Sarah Butcher and Johan Neyts led a team of scientists in a search for new antiviral drugs. Both are virologists (Vy-RAHL-uh-jizts), scientists who study viruses. At the University of Helsinki in Finland, Butcher focuses on the structure of viruses. Neyts works at the University of Leuven in Belgium. He is searching ways to treat viral infections.
The scientists tested how well various compounds fight viruses in cells being grown in the lab. One chemical in particular caught their attention. It prevented one kind of virus — an enterovirus — from making copies of itself. This prevented the virus from spreading from cell to cell.
The researchers next used a technique called cryo-electron microscopy, or cryo-EM. It flash freezes molecules in a very cold liquid. That allows a very fine-scale view of the molecules’ structures.
Using cryo-EM, the scientists took a close-up look at how the virus and potential drug interacted. It showed that the compound seems to jam a previously unknown pit, or pocket, in the virus’s shell.
The researchers described the pocket June 11 in PLOS Biology.
This may work in other viruses, too
The germ they had been working with belongs to a virus family called picornaviruses. So the team decided to look at other members of that family. Some are rhinoviruses, which cause the common cold. Some are other enteroviruses, ones that can cause more dangerous infections, including hand, foot and mouth disease. Many of the related viruses, they now report, seem to have a similar pocket.
No drugs yet exist to treat rhinoviruses or enteroviruses. But the new finding offers hope for making such drugs, says Susan Hafenstein. She studies viral structures at the Pennsylvania State University College of Medicine in Hershey. She did not work on the new study. But she calls the pocket “an excellent target” for making drugs that might work against many such viruses.
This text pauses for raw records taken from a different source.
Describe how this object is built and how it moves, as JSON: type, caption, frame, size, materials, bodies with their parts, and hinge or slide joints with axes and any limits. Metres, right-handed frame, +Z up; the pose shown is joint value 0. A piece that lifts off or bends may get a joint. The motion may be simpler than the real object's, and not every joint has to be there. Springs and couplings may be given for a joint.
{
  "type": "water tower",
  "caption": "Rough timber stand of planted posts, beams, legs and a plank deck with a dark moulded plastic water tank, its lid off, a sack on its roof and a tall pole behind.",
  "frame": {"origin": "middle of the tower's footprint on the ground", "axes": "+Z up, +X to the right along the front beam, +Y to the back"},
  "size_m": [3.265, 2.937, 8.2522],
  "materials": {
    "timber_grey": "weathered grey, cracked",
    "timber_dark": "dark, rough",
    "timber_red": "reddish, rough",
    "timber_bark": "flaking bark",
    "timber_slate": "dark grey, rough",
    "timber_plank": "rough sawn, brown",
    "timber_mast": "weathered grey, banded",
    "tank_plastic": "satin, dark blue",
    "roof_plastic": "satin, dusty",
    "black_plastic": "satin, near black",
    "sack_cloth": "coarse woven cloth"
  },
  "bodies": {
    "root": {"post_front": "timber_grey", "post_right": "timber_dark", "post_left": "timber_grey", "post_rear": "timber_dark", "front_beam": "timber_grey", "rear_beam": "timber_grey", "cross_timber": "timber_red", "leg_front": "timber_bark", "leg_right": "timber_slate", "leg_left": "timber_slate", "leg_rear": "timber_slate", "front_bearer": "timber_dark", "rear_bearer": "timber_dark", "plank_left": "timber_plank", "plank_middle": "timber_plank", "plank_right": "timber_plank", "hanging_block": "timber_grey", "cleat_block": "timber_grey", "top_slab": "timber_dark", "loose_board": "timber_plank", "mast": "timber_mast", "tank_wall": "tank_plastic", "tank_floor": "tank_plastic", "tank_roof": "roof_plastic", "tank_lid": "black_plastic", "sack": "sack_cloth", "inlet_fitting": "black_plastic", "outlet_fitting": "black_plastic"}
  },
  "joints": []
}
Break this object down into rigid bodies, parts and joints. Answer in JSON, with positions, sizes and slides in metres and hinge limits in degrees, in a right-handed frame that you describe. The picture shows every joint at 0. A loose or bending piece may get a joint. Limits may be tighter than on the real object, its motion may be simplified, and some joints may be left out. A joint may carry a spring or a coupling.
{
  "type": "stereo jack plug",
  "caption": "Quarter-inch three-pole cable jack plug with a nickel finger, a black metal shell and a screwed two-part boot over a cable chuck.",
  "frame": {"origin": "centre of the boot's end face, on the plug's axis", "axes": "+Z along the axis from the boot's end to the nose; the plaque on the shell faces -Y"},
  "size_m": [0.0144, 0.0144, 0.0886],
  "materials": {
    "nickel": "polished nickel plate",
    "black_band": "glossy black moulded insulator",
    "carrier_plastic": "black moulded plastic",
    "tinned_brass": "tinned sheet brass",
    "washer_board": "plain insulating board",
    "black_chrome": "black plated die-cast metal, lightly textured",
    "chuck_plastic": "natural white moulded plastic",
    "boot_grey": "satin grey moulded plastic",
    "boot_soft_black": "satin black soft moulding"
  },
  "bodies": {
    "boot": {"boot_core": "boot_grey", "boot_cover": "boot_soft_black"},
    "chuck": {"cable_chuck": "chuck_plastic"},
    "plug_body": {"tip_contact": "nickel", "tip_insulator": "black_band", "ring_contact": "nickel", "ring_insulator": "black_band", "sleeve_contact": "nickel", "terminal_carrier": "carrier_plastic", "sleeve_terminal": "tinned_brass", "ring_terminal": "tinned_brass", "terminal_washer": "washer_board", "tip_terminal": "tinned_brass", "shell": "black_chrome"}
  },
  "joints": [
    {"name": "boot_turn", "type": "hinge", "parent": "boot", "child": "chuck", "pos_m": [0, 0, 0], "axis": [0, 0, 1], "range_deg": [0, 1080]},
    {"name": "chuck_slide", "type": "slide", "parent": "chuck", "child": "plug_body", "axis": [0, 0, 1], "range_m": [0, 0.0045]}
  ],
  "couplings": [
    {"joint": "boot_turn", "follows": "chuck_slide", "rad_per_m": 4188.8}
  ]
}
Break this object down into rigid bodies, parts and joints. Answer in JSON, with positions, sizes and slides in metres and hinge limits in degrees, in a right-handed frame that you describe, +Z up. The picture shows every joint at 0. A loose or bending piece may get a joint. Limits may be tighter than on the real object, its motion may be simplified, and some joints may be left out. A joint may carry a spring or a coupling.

One challenge is that these viruses mutate — change — easily and often. That ability makes it “easier for them to escape a drug,” she says. The best bet? Target some process that the virus needs to use to survive, she says. That way, if a virus mutates to avoid the drug, it could die as a result.
A virus infects cells by injecting its genetic material inside them. That genetic material then takes over the host cell’s machinery and makes more viruses. In picornaviruses, a shell surrounds the virus’s inner core of genetic material. That shell, previous research suggests, changes shape as these viruses prepare to inject their genetic material into a new host cell.
That shell is also where Butcher and Neyts’ team found the new pocket. Their compound of interest nestles into the pocket and sticks. Once there, it seems to lock itself in place. That stops the shell from changing its shape and releasing its genetic material. “This locking prevents the virus from infecting cells,” explains Butcher.
The researchers tested several similar compounds, too. Some were able to block many picornaviruses. That suggests that the pocket is a key feature in this virus family, Butcher says. That means it likely that it plays an important role in the virus’s life cycle.
The team is now working to make those compounds even more effective against the viruses, Neyts says. That’s an early step toward turning them into drugs to treat disease.